### [WORK TO BE COMPLETED]
It is required that all of the data be written out exactly.

### [DATASET EXCERPT]
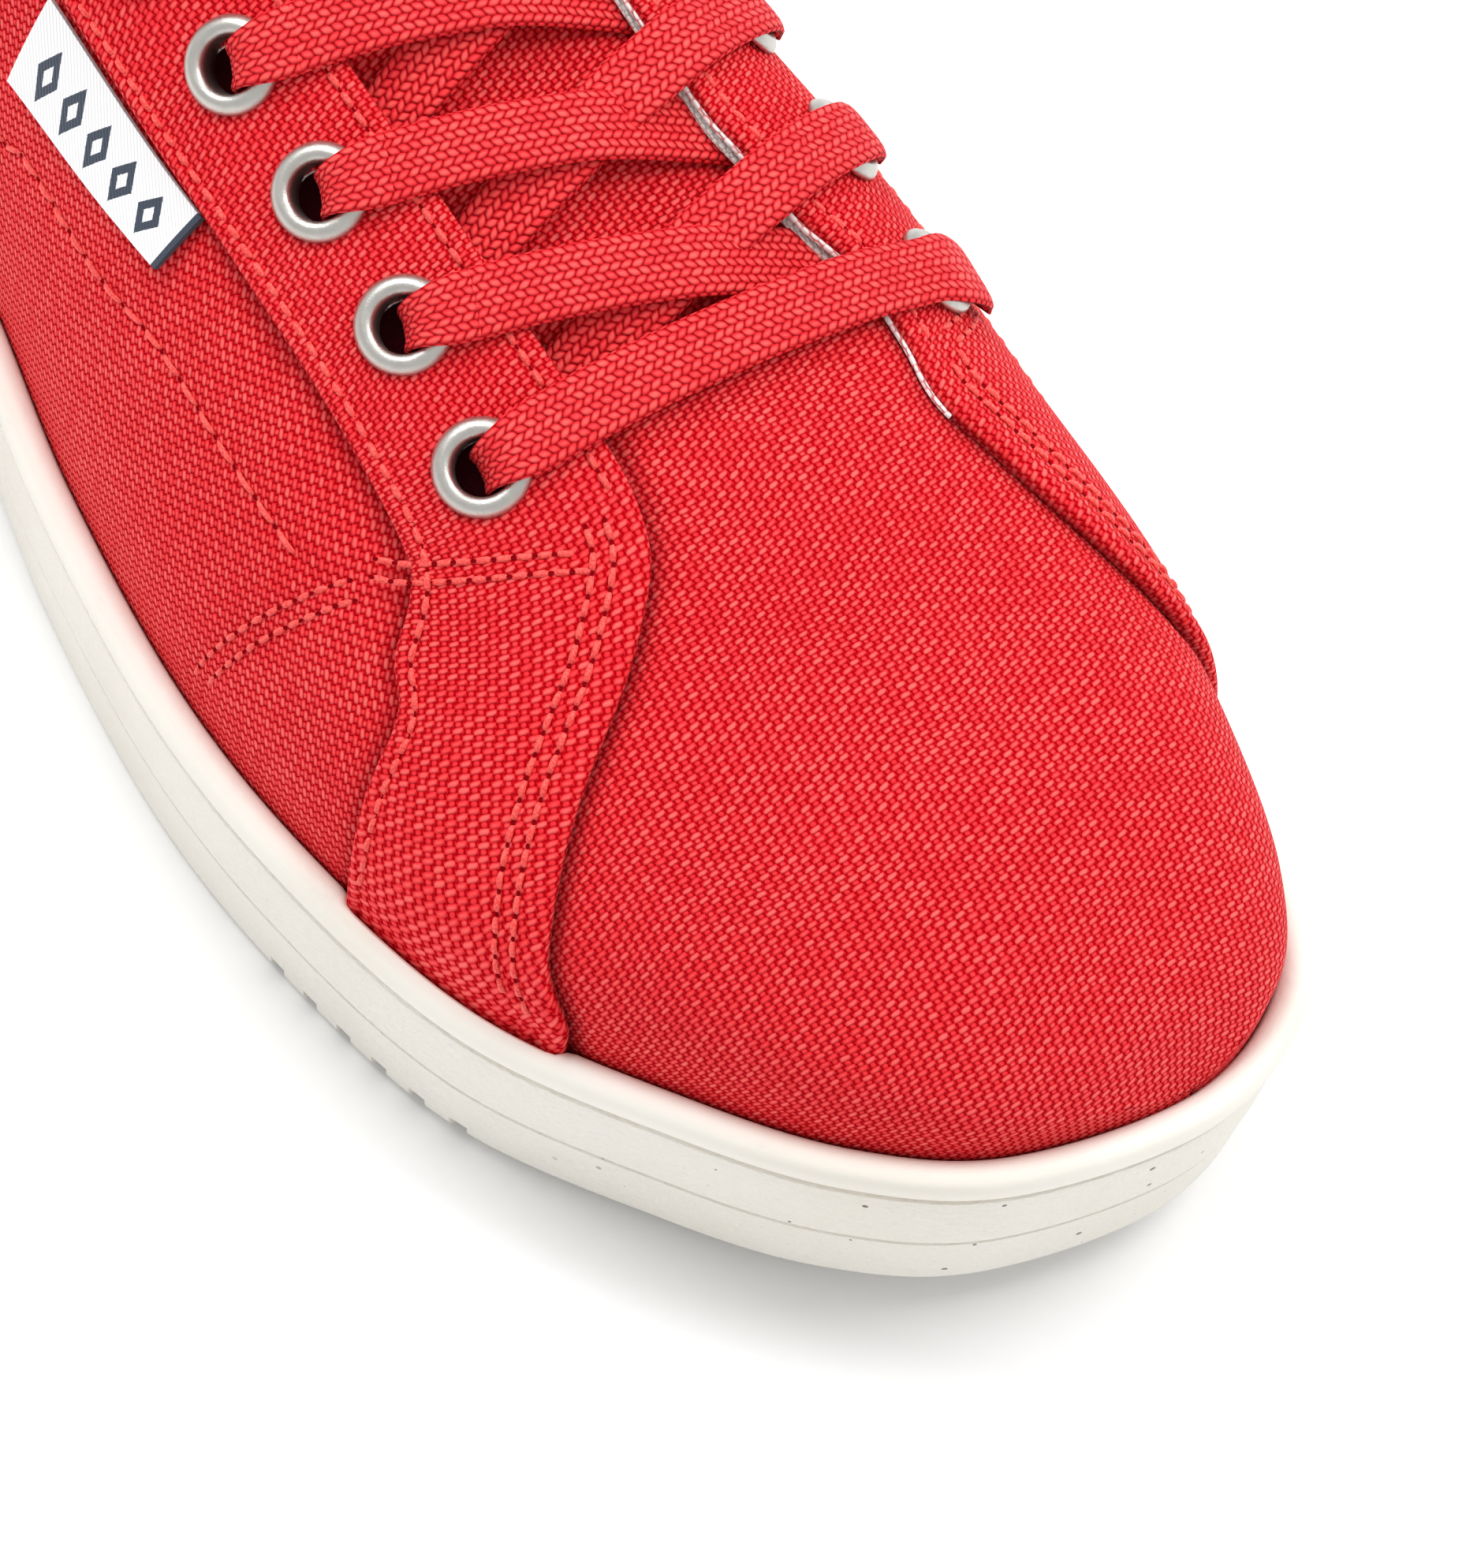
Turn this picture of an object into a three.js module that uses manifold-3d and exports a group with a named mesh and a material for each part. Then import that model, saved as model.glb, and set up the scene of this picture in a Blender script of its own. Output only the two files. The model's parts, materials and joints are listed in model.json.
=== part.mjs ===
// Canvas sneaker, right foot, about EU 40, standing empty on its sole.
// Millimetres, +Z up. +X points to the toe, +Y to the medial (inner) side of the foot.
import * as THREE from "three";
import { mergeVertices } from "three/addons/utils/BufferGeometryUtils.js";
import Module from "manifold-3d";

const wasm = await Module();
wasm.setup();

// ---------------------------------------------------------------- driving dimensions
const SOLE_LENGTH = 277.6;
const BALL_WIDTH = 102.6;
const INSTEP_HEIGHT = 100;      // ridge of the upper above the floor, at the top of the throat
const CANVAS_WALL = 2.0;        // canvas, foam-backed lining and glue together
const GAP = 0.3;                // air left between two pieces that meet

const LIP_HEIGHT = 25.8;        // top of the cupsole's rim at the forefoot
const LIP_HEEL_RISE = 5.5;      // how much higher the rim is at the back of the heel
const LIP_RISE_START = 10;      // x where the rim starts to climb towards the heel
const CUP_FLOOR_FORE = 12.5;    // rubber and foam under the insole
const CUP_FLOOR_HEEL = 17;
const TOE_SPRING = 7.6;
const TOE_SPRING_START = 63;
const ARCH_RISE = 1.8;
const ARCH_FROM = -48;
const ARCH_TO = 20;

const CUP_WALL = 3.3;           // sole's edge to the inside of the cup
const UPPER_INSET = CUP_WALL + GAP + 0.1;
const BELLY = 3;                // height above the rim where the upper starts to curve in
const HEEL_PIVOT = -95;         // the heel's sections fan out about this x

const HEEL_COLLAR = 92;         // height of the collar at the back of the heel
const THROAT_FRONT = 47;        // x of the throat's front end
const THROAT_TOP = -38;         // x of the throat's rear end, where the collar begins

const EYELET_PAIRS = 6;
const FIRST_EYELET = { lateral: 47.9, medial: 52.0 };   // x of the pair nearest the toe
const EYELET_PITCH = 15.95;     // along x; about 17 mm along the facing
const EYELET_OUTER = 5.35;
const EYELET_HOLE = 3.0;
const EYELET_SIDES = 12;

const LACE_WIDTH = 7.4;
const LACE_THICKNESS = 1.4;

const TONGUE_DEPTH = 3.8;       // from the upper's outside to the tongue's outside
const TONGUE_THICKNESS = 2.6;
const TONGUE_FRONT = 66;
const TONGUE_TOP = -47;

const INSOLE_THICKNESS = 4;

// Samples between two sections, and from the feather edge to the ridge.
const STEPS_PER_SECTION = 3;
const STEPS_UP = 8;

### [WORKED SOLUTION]
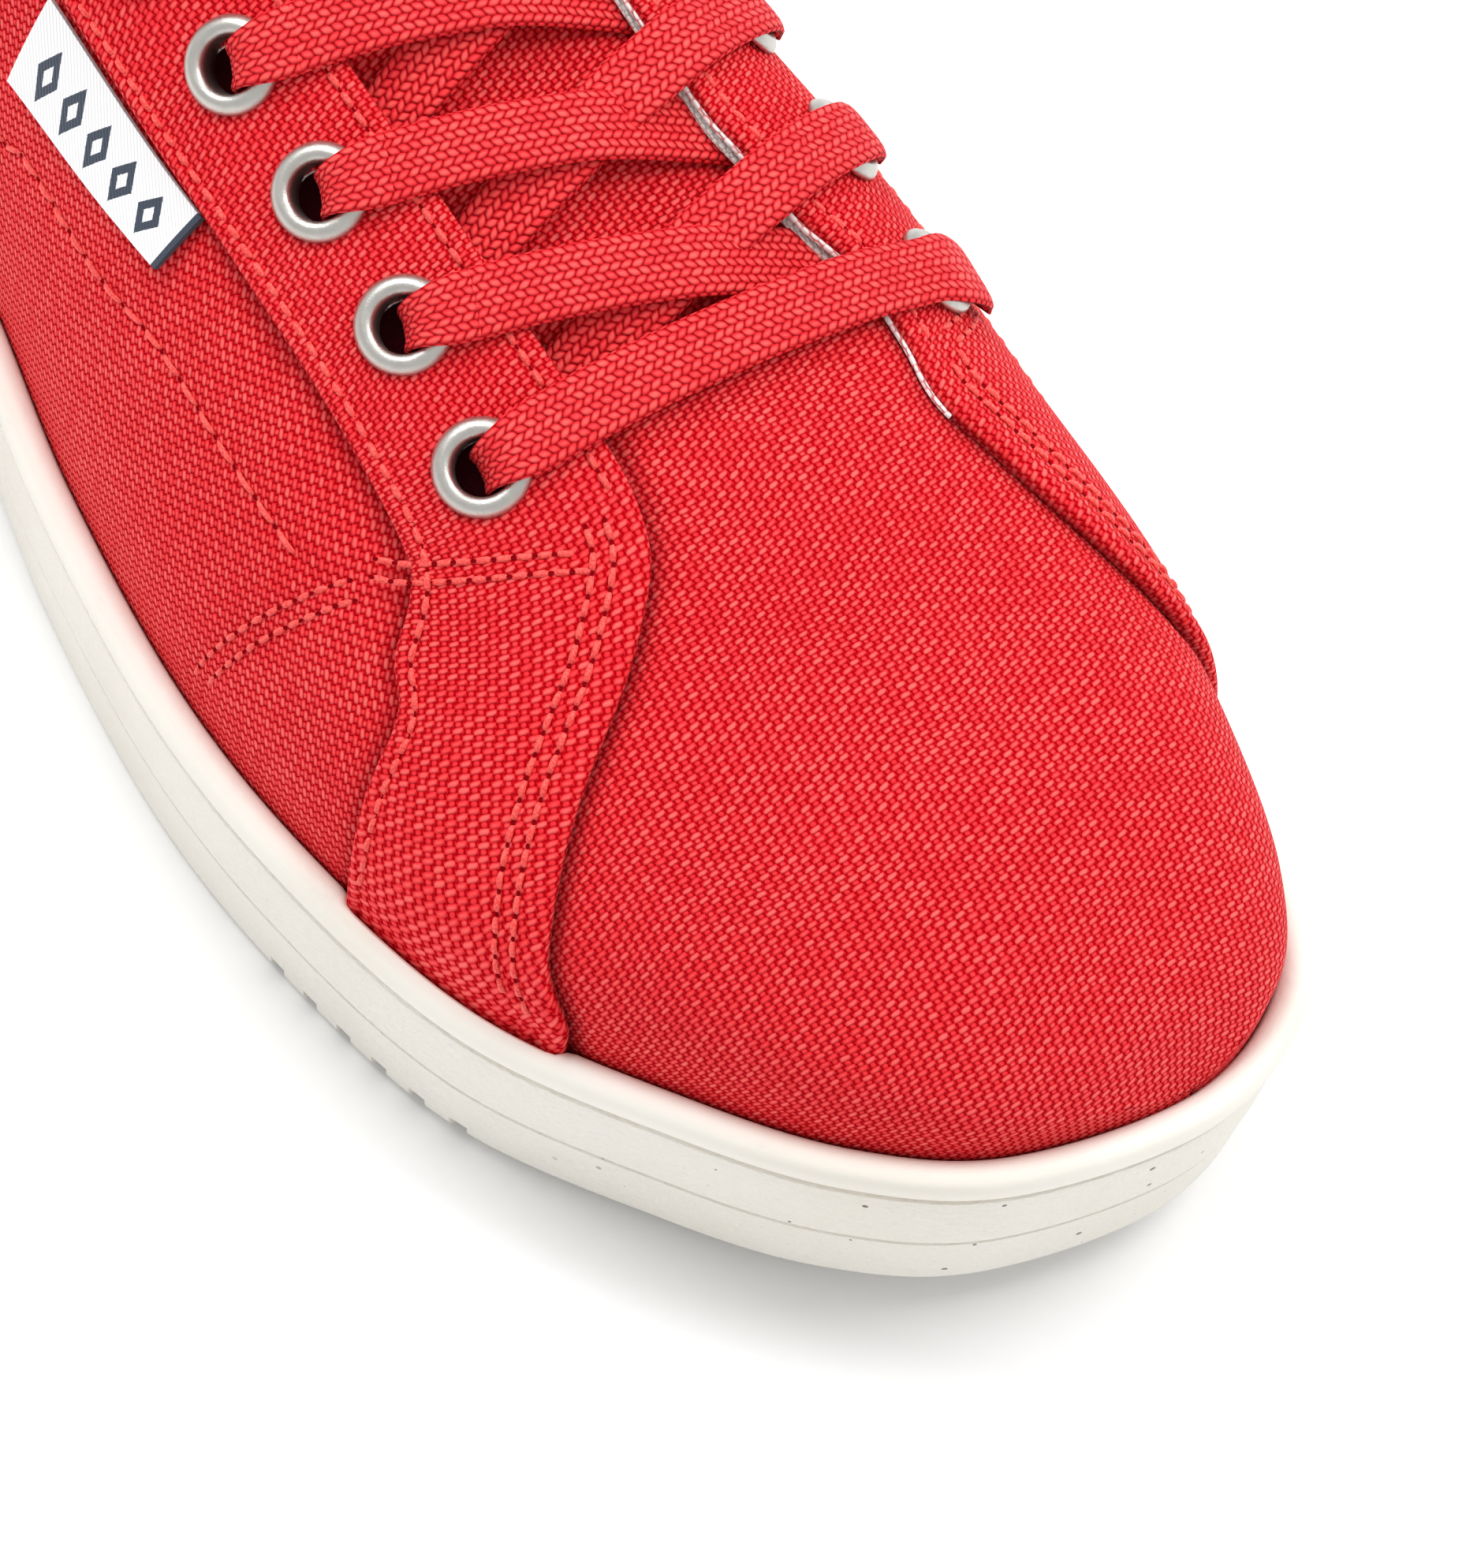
Turn this picture of an object into a three.js module that uses manifold-3d and exports a group with a named mesh and a material for each part. Then import that model, saved as model.glb, and set up the scene of this picture in a Blender script of its own. Output only the two files. The model's parts, materials and joints are listed in model.json.
=== part.mjs ===
// Canvas sneaker, right foot, about EU 40, standing empty on its sole.
// Millimetres, +Z up. +X points to the toe, +Y to the medial (inner) side of the foot.
import * as THREE from "three";
import { mergeVertices } from "three/addons/utils/BufferGeometryUtils.js";
import Module from "manifold-3d";

const wasm = await Module();
wasm.setup();

// ---------------------------------------------------------------- driving dimensions
const SOLE_LENGTH = 277.6;
const BALL_WIDTH = 102.6;
const INSTEP_HEIGHT = 100;      // ridge of the upper above the floor, at the top of the throat
const CANVAS_WALL = 2.0;        // canvas, foam-backed lining and glue together
const GAP = 0.3;                // air left between two pieces that meet

const LIP_HEIGHT = 25.8;        // top of the cupsole's rim at the forefoot
const LIP_HEEL_RISE = 5.5;      // how much higher the rim is at the back of the heel
const LIP_RISE_START = 10;      // x where the rim starts to climb towards the heel
const CUP_FLOOR_FORE = 12.5;    // rubber and foam under the insole
const CUP_FLOOR_HEEL = 17;
const TOE_SPRING = 7.6;
const TOE_SPRING_START = 63;
const ARCH_RISE = 1.8;
const ARCH_FROM = -48;
const ARCH_TO = 20;

const CUP_WALL = 3.3;           // sole's edge to the inside of the cup
const UPPER_INSET = CUP_WALL + GAP + 0.1;
const BELLY = 3;                // height above the rim where the upper starts to curve in
const HEEL_PIVOT = -95;         // the heel's sections fan out about this x

const HEEL_COLLAR = 92;         // height of the collar at the back of the heel
const THROAT_FRONT = 47;        // x of the throat's front end
const THROAT_TOP = -38;         // x of the throat's rear end, where the collar begins

const EYELET_PAIRS = 6;
const FIRST_EYELET = { lateral: 47.9, medial: 52.0 };   // x of the pair nearest the toe
const EYELET_PITCH = 15.95;     // along x; about 17 mm along the facing
const EYELET_OUTER = 5.35;
const EYELET_HOLE = 3.0;
const EYELET_SIDES = 12;

const LACE_WIDTH = 7.4;
const LACE_THICKNESS = 1.4;

const TONGUE_DEPTH = 3.8;       // from the upper's outside to the tongue's outside
const TONGUE_THICKNESS = 2.6;
const TONGUE_FRONT = 66;
const TONGUE_TOP = -47;

const INSOLE_THICKNESS = 4;

// Samples between two sections, and from the feather edge to the ridge.
const STEPS_PER_SECTION = 3;
const STEPS_UP = 8;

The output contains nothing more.